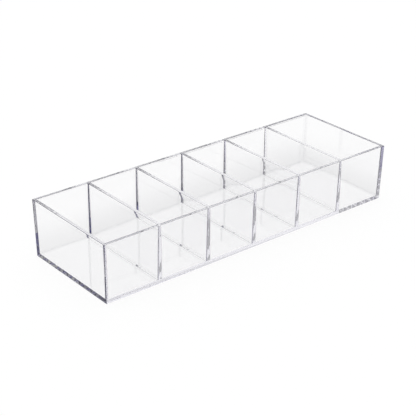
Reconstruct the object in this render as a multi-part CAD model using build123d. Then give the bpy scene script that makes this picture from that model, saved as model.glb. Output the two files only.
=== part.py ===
from build123d import *
from math import radians, tan
import os

# Open tray of clear acrylic with one row of compartments, made of ten bonded panels: a base, two long
# walls, two end walls and the dividers between the compartments. The walls lean, so that the tray
# narrows towards its base, and each divider is a wedge that is thickest at its foot.
# The tray is shaped as a whole and then parted along the bonds, so that every joint is a butt joint
# whose two faces match: walls and dividers stand on the base, and the end walls and dividers run
# between the inside faces of the long walls.
# Origin: middle of the underside. +X runs along the row of compartments, -Y is the front, +Z is up.

# Driving dimensions, in millimetres and degrees. Lengths across the tray are taken at the rim.
tray_length = 305.0
tray_depth = 102.0
tray_height = 52.0
base_thickness = 3.0
wall_thickness = 2.9
divider_thickness = 2.9
divider_pitch = 49.5
divider_count = 5
draft_angle = 1.0
# The sawn edges are flame polished, which rounds each bare arris a little
polish_radius = 0.35

# Derived sizes
end_wall_inner_x = tray_length / 2 - wall_thickness
long_wall_inner_y = tray_depth / 2 - wall_thickness
wall_height = tray_height - base_thickness
divider_centres = [(i - (divider_count - 1) / 2) * divider_pitch for i in range(divider_count)]


def drafted_block(centre_x, length, depth, height):
    """A block that hangs from the rim and narrows downwards by the draft angle on all four sides."""
    rim_plane = Plane((centre_x, 0, tray_height), z_dir=(0, 0, -1))
    return extrude(rim_plane * Rectangle(length, depth), amount=height, taper=draft_angle)


def outer_block():
    """The outside of the tray, with its corners and its underside perimeter polished."""
    block = drafted_block(0, tray_length, tray_depth, tray_height)
    rim_edges = block.edges().group_by(Axis.Z)[-1]
    return fillet(block.edges() - rim_edges, polish_radius)


def compartment_spans():
    """Left and right limits of each compartment at the rim."""
    half = divider_thickness / 2
    lefts = [-end_wall_inner_x] + [x + half for x in divider_centres]
    rights = [x - half for x in divider_centres] + [end_wall_inner_x]
    return list(zip(lefts, rights))


def upright_grid(upper_block):
    """All walls and dividers in one piece, with the rim polished inside and outside."""
    for left_x, right_x in compartment_spans():
        middle_x = (left_x + right_x) / 2
        upper_block -= drafted_block(middle_x, right_x - left_x, 2 * long_wall_inner_y, wall_height)
    rim_edges = upper_block.edges().group_by(Axis.Z)[-1]
    return fillet(rim_edges, polish_radius)


block = outer_block()
base_bond = Plane((0, 0, base_thickness))
base_panel = block.split(base_bond, keep=Keep.BOTTOM)
grid = upright_grid(block.split(base_bond, keep=Keep.TOP))
space_between_long_walls = drafted_block(0, 2 * tray_length, 2 * long_wall_inner_y, wall_height)
front_wall, back_wall = (grid - space_between_long_walls).solids().sort_by(Axis.Y)
left_end_wall, *dividers, right_end_wall = (grid & space_between_long_walls).solids().sort_by(Axis.X)

panels = {
    "base_panel": base_panel,
    "front_wall": front_wall,
    "back_wall": back_wall,
    "left_end_wall": left_end_wall,
    "right_end_wall": right_end_wall,
}
for number, divider in enumerate(dividers, start=1):
    panels[f"divider_{number}"] = divider

os.makedirs("parts", exist_ok=True)
for name, panel in panels.items():
    export_step(panel, f"parts/{name}.step")
    print(f"{name}: {panel.volume / 1000:.2f} cm3")
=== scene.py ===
from math import cos, pi, radians, sin, tan

import bmesh
import bpy
from mathutils import Matrix, Vector


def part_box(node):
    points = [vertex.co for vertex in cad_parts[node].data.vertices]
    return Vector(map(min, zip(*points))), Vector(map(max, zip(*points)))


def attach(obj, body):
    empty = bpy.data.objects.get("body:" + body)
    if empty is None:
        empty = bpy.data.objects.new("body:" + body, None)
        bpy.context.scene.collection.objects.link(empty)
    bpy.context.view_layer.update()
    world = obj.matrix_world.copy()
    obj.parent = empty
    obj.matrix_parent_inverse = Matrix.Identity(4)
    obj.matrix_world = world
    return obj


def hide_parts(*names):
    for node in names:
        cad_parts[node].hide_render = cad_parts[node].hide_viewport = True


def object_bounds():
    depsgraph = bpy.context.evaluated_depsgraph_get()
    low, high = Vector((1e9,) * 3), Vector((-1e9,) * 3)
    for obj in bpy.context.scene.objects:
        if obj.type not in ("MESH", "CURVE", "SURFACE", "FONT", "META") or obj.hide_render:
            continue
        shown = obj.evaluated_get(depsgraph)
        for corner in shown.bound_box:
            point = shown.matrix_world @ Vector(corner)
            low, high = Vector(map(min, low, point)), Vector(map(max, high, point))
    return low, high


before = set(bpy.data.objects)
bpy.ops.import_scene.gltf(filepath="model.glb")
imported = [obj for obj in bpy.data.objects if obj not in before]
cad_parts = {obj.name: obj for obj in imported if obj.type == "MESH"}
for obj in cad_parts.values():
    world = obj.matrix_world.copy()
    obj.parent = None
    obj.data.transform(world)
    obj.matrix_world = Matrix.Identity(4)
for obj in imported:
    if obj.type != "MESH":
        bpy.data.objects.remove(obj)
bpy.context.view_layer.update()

MM = 0.001

# Sizes that the frame doesn't give, in metres and degrees
wall_thickness = 2.9 * MM
draft_angle = 1.0
# The cement leaves a hair-thin fillet at the foot of each inside face and in the two back corners, and a
# wider one beside the back end of each divider, where it ran together
foot_radius = 0.08 * MM
end_corner_radius = 0.1 * MM
corner_radius = 0.9 * MM
# The front ends of the dividers and the end walls are rounded, which leaves a slit along each front joint
slit_radius = 0.8 * MM
polish_radius = 0.35 * MM
# A flame-polished rim swells: each inside face bulges by this much over this height
swell = 0.1 * MM
swell_height = 5.0 * MM
# The bonds lie this far in front of the inside faces, and this gap keeps bonded faces from coinciding
bond_offset = 0.06 * MM
bond_gap = 0.005 * MM
# Steps along each rounded corner or edge, and the distances that count as none in building and in cutting
corner_steps = 8
weld_distance = 1e-8
cut_tolerance = 1e-9

# Clear acrylic: what each face lets through, and the colour that its depth takes on
refractive_index = 1.49
face_colour = (0.98, 0.98, 0.983, 1)
depth_colour = (0.50, 0.46, 0.66, 1)
depth_density = 2.0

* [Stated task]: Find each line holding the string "high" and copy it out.

* [Exercise result]:
    low, high = Vector((1e9,) * 3), Vector((-1e9,) * 3)
            low, high = Vector(map(min, low, point)), Vector(map(max, high, point))
    return low, high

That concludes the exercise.